Returning to worlds that were explored before is almost like slipping into a warm comfortable blanket if that blanket cursed a lot and did crude awful things and also came with a backdoor that leads right into the Fairyland version of Hell. It’s a great reveal at the end that the Inferno, the aforementioned version of Hell, was created as a way to put any returning folks through trials to decide who can come back to Fairyland rather than a wide-open return policy. It also gives the audience something new to take in rather than jumping right back into parts of Fairyland we already know and instantly turns things upside down for Gert after the cliffhanger that strips quite a few years away from her, again.

Brett Bean and Jean-Francois Beaulieu bring this character and world to vivid cartoonish unique life. Bean’s style has the right over-the-top kinetic energy that is needed to make this series work, able to hit all the fantastical elements and make them mesh perfectly with the elements that are more real or grounded for us. Emotions are worn on the sleeves here and are crystal clear upon the highly emotive and detailed faces, Gert especially looking just as miserably terrible as one would expect in most cases except when she’s gleefully sinister.
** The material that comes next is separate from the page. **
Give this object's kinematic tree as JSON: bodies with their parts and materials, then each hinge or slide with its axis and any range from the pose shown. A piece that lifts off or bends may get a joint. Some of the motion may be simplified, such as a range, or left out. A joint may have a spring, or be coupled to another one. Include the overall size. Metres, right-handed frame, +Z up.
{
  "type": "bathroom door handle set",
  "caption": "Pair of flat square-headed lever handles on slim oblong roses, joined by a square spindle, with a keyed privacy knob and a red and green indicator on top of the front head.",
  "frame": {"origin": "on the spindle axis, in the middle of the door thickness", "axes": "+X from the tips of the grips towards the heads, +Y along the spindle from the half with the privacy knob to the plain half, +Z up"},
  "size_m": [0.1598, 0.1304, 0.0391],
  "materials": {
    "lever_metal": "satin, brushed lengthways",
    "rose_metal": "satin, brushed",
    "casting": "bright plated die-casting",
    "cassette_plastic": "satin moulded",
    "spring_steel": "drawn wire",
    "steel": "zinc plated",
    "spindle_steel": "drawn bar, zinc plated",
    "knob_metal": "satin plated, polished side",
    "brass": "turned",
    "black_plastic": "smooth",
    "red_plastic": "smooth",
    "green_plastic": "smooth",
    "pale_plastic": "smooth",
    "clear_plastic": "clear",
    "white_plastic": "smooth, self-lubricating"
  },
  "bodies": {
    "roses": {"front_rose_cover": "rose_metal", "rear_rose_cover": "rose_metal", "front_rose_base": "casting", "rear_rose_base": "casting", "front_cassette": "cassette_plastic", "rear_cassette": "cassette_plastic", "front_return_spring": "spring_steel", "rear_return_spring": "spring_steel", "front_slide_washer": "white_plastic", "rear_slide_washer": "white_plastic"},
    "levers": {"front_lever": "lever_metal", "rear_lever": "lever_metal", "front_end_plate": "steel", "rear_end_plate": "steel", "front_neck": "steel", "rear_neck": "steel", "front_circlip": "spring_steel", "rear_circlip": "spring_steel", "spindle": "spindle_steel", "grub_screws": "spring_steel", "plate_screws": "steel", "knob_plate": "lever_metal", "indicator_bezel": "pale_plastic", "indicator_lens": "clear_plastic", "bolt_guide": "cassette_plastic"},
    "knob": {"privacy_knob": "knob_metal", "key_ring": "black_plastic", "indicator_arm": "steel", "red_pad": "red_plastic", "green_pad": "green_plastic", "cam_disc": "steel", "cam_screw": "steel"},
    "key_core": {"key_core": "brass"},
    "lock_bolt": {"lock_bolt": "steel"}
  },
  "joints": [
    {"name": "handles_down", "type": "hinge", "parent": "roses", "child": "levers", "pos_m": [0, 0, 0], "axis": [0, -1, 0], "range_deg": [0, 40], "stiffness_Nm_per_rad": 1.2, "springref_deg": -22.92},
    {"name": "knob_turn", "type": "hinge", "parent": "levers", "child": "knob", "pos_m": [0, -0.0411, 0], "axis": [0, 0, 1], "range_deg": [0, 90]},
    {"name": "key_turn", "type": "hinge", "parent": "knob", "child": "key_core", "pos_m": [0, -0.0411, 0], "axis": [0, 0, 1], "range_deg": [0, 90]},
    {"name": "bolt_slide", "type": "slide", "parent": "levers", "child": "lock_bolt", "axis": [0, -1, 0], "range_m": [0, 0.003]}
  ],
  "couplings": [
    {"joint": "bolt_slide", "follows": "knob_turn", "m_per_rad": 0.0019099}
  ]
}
Blending outlandish and realistic things together is quite simple for Bean, as is the ability to make even the more grotesque moments feel funny or softer when they are not being played for gross-out. Such as Gert’s crashing into Inferno and just like a lot of animated characters, she’s looking quite rough as she should before in the next panels it’s shaken off since she’s now back in a Fairyland-style place. Also, Virgil, the Inferno goat person looks perfectly sinister but also deceptively adorable as well as pretty damn metal. I love Virgil already.
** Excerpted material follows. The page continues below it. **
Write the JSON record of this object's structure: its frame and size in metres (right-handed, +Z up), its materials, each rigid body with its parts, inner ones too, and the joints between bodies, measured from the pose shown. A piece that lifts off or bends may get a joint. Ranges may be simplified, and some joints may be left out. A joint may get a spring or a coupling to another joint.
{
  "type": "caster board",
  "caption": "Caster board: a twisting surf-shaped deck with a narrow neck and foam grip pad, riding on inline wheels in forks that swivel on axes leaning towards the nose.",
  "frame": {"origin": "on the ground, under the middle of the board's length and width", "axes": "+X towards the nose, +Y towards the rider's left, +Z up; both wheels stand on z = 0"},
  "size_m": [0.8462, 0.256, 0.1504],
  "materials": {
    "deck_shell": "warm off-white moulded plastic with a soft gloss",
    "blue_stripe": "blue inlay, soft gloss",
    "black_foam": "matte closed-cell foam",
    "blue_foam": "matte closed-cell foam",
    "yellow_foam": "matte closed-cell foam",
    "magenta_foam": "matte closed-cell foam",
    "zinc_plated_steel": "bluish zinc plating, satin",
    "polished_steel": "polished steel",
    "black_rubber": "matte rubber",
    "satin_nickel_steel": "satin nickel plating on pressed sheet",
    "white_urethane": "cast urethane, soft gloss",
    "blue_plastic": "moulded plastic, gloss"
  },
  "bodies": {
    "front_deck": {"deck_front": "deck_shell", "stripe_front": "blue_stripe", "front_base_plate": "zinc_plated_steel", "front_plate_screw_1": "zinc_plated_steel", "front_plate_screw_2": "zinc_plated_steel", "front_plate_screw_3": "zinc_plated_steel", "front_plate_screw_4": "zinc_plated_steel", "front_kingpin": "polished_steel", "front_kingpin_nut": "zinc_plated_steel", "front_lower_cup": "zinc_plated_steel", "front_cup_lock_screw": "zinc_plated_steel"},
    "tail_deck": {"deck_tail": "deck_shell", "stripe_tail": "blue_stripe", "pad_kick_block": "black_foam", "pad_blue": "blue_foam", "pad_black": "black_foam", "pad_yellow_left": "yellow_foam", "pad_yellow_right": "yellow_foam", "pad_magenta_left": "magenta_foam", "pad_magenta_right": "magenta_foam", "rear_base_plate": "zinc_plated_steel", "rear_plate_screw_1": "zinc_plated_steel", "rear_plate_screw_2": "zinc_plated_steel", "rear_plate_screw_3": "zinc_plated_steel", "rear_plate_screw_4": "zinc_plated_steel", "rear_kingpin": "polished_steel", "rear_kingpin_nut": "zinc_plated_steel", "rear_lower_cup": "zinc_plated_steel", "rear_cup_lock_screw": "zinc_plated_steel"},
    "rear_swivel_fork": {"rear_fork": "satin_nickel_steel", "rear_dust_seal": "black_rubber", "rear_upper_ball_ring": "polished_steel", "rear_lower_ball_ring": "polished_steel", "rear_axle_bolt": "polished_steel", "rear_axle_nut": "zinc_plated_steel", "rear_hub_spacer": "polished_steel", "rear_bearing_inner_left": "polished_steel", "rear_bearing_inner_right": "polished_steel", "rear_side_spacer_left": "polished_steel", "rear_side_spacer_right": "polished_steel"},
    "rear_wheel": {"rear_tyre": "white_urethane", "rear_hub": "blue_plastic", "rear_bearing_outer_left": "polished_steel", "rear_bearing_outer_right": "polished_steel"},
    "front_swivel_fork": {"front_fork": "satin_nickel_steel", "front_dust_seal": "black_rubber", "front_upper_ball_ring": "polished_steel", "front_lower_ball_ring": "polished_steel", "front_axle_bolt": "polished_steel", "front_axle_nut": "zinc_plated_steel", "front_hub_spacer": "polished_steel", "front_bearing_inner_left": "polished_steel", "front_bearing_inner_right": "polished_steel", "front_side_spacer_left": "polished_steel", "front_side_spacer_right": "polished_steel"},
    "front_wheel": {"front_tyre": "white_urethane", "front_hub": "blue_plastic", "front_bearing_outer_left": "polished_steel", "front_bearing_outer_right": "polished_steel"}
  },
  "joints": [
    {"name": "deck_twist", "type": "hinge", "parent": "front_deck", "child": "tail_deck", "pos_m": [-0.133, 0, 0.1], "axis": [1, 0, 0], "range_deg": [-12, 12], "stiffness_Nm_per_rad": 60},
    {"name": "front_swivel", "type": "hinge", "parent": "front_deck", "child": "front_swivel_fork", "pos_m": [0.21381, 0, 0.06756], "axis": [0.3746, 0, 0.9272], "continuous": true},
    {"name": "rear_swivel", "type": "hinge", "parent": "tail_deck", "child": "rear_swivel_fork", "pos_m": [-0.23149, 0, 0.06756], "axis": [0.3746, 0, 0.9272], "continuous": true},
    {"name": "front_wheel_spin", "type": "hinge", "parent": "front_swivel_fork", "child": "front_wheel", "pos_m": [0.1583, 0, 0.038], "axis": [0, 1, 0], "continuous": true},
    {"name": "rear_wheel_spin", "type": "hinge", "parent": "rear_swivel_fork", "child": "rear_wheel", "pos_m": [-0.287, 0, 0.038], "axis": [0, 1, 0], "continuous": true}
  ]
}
This series is just such an overload of fantastical bright vivid colors in the best way possible thanks to Beaulieu. Much of that over-the-top energy comes from the color palate choices which in the real world blend the vivid with the more shadowy toned-down sort of realistic colors. It keeps focus on some of the bigger brighter elements and makes them pop even more against more commonplace backgrounds. Most of the panels have a lot softer versions of the colors, with middle-range blues, greens, and yellows coloring the world while the people we see in flashback spaces or in Wiggins’s office are wearing even lighter-colored versions of things.

Much of the time the blast of color comes from Gert’s involvement, vivid red and orange pop up a few times during angry/gleeful anger moments, but her overall appearance at first is very vividly different than others. Once we’re in Inferno though the cooler colors are cast aside for much warmer, naturally, colors as the red and oranges take over and set the hellish tone.
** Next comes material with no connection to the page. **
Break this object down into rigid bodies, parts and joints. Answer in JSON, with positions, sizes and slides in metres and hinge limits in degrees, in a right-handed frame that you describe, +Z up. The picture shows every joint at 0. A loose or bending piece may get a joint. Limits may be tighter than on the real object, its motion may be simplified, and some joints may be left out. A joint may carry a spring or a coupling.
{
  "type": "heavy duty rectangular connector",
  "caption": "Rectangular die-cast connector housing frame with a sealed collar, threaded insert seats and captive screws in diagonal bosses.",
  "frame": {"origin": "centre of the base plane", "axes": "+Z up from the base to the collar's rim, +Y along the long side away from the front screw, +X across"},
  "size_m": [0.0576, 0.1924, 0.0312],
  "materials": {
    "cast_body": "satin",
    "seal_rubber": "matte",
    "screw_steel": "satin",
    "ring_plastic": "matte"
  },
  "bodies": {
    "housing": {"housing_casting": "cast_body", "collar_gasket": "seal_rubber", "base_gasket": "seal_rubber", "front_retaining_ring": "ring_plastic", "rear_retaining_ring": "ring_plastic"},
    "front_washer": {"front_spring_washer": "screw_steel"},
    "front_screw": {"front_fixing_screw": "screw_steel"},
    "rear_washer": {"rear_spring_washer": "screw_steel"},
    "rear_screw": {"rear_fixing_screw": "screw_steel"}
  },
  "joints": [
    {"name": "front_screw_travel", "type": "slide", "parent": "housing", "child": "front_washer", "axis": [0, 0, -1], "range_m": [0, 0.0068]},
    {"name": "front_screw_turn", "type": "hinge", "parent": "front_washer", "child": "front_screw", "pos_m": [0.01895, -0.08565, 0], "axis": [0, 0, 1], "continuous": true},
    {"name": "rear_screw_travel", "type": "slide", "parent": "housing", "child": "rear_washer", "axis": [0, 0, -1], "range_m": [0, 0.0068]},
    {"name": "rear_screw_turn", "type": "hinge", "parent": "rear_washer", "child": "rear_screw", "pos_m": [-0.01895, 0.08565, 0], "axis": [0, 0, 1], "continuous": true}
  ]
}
We see all these emotions and moments on the page with the characters, and Nate Piekos ensures we fully hear them. Little changes to the font like bolds and slight italics here or there making moments louder are even more sinister looking to match what is happening with the emotions or tone of the characters at the moment. One element I really like is how emphasized words are not just bold in many cases, they are an entirely different, but still close, font style and size compared to the rest of the dialogue so that they pop out even more.

Just like how all of Gert’s Fairyland style censored swear words are in a different more colorful font style than the rest of her dialogue, making them stand out just like they are meant to. There are various other cases where Piekos makes sure that the lettering is changed up to get something across from great uses of dragged-out text that bursts out of bubbles, text within bubbles that becomes sort of wobbly (when they are being transported to Fairyland), and all the really great colorful hilarious SFX that can be found all over.

Every element here comes together to sell the idea that this title is fantastical with the energy of the animated world that is in the title, bridging the gap between dark and whimsical with a side of gross just waiting around the corner.

I Hate Fairyland #2 is now available from Image Comics.